■ What you are asked to do: Repeat the material in full. Keep every line exactly as it is.

↓↓↓

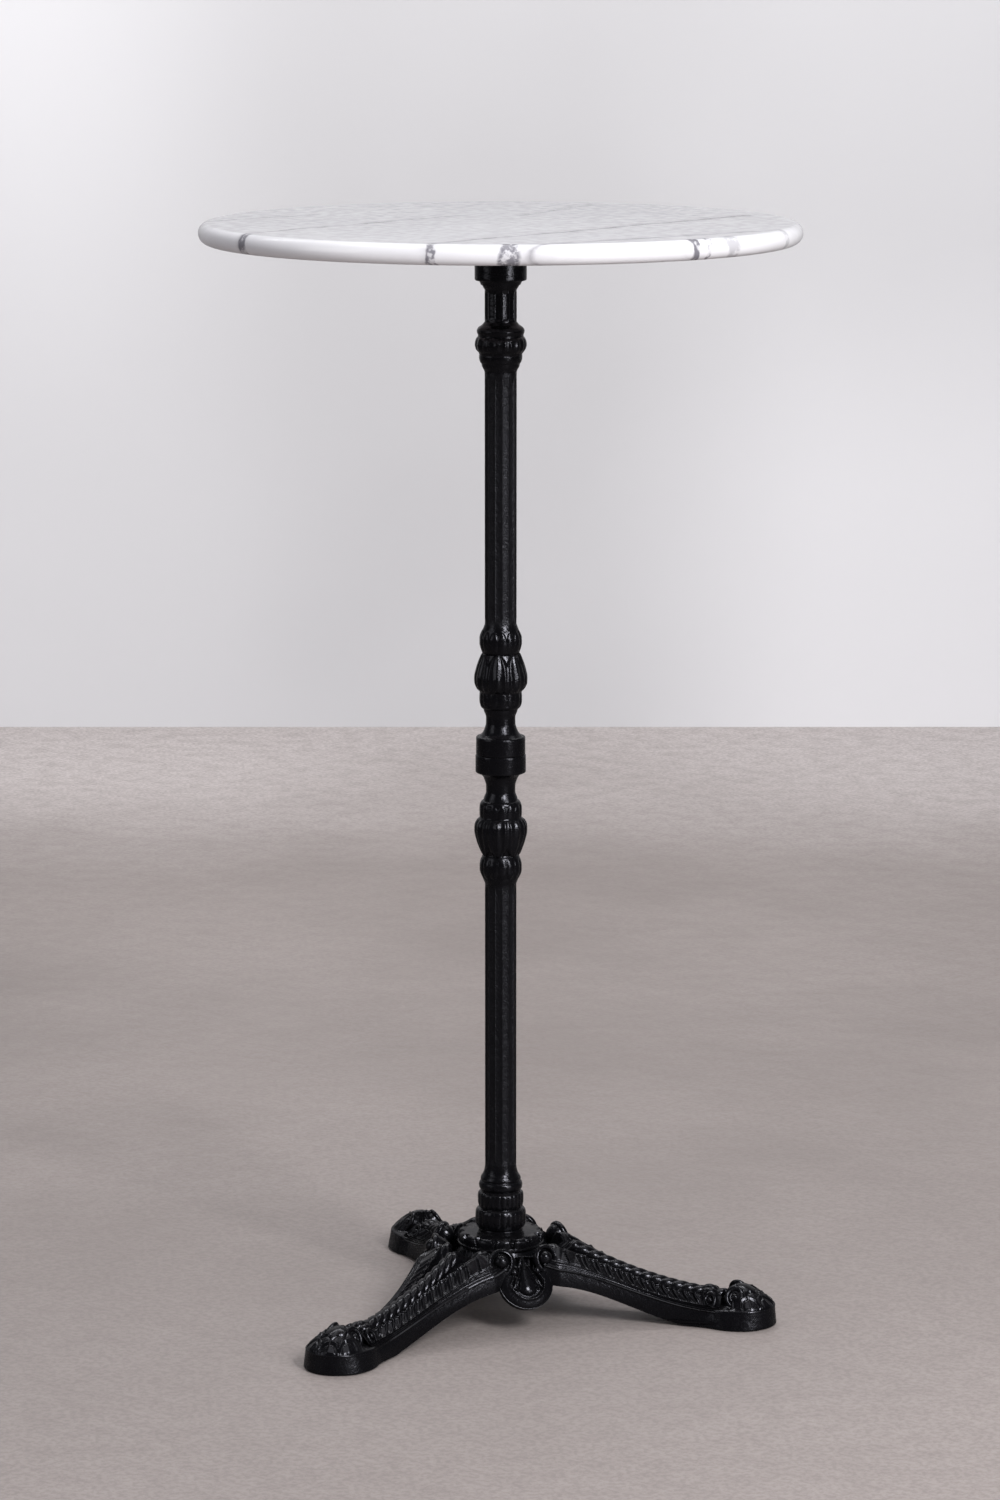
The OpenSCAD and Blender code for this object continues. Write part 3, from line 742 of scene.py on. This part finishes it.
def scroll_piece(side_):
    """A ribbon arched round a ball, its two ends running down into the casting."""
    o = ring(11.2, 2.2, 96, 20)
    named("scroll")
    c = read(o)
    r = np.hypot(c[:, 0], c[:, 1])
    # flatter across with a raised lip on both edges, and the lower half runs down longer
    c[:, 2] = c[:, 2] * 1.25 + 1.0 * (hump(r, 9.6, 0.7) + hump(r, 12.8, 0.7)) * (c[:, 2] > -0.5)
    c[:, 0] *= np.where(c[:, 0] < 0, 1.3, 1)
    write(o, c)
    # behind the ribbon the casting swells into a smooth dome that runs down into the arm of the leg
    back = ball(11.6, 72)
    c = read(back)
    c[:, 2] = np.where(c[:, 2] > 0, 0.08, 1.15) * c[:, 2] - 1.8
    c[:, 0] *= np.where(c[:, 0] < 0, 1.6, 1)
    write(back, c)
    joined(o, back, ball(7.7, 56, (-0.4, 0, 0.2)))
    turn = side_ * 19.3
    at = (70.5 * math.cos(math.radians(turn)), 70.5 * math.sin(math.radians(turn)), 71 + FOOT)
    o.data.transform(pose(at, (turn * 0.8, "Z"), (72, "Y"), (180, "Z")))
    return o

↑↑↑

■ Response below:
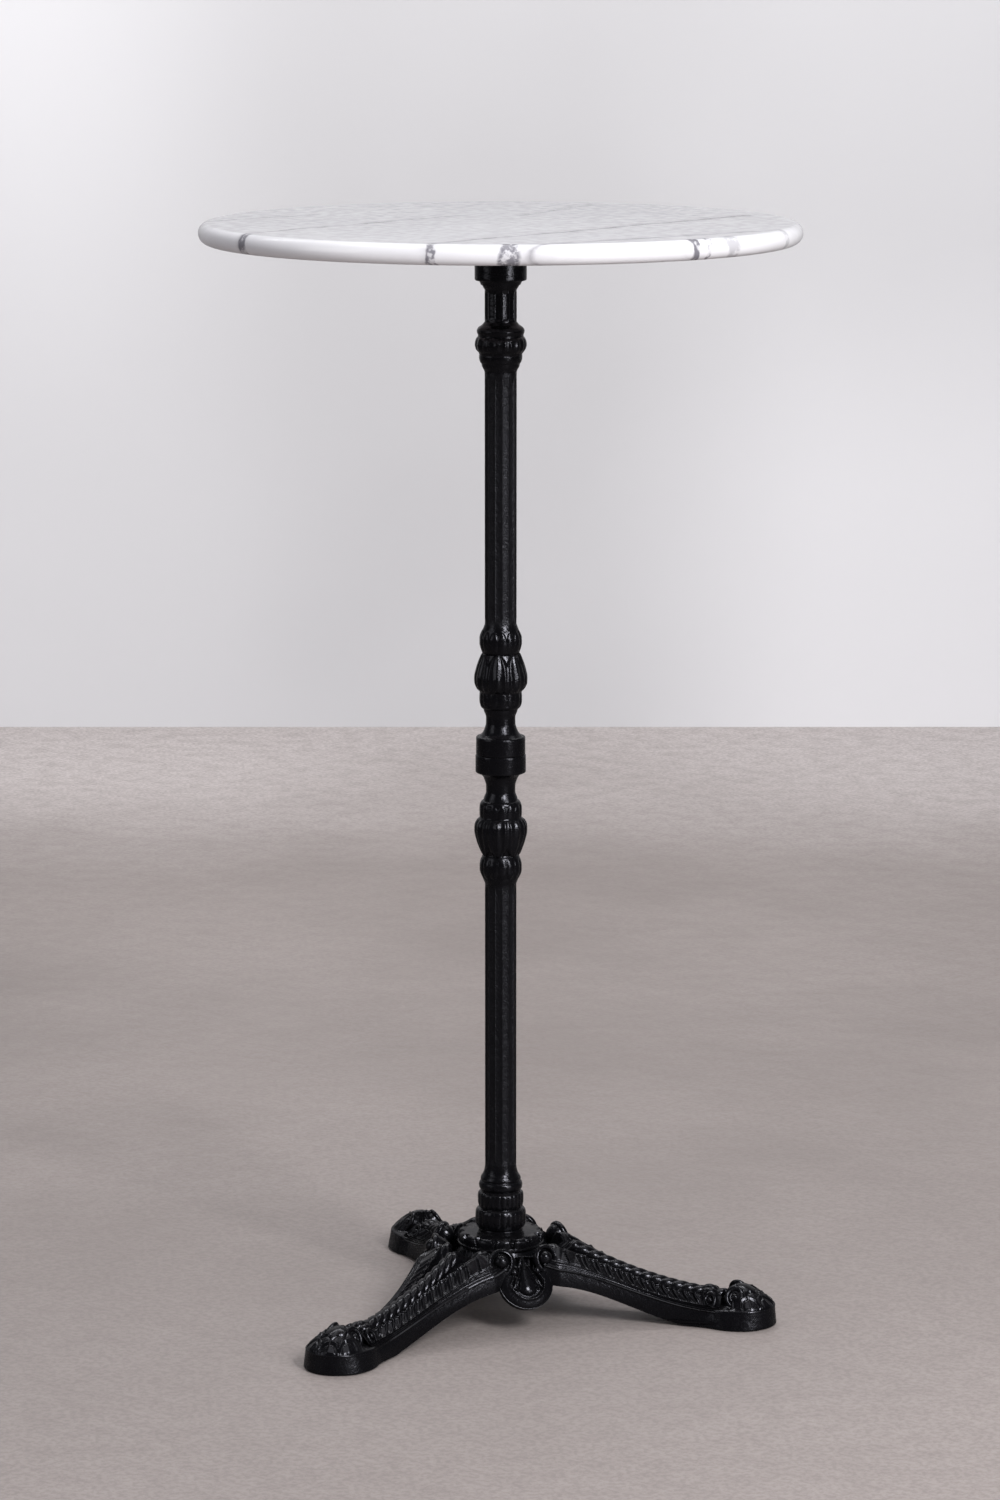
The OpenSCAD and Blender code for this object continues. Write part 3, from line 742 of scene.py on. This part finishes it.
def scroll_piece(side_):
    """A ribbon arched round a ball, its two ends running down into the casting."""
    o = ring(11.2, 2.2, 96, 20)
    named("scroll")
    c = read(o)
    r = np.hypot(c[:, 0], c[:, 1])
    # flatter across with a raised lip on both edges, and the lower half runs down longer
    c[:, 2] = c[:, 2] * 1.25 + 1.0 * (hump(r, 9.6, 0.7) + hump(r, 12.8, 0.7)) * (c[:, 2] > -0.5)
    c[:, 0] *= np.where(c[:, 0] < 0, 1.3, 1)
    write(o, c)
    # behind the ribbon the casting swells into a smooth dome that runs down into the arm of the leg
    back = ball(11.6, 72)
    c = read(back)
    c[:, 2] = np.where(c[:, 2] > 0, 0.08, 1.15) * c[:, 2] - 1.8
    c[:, 0] *= np.where(c[:, 0] < 0, 1.6, 1)
    write(back, c)
    joined(o, back, ball(7.7, 56, (-0.4, 0, 0.2)))
    turn = side_ * 19.3
    at = (70.5 * math.cos(math.radians(turn)), 70.5 * math.sin(math.radians(turn)), 71 + FOOT)
    o.data.transform(pose(at, (turn * 0.8, "Z"), (72, "Y"), (180, "Z")))
    return o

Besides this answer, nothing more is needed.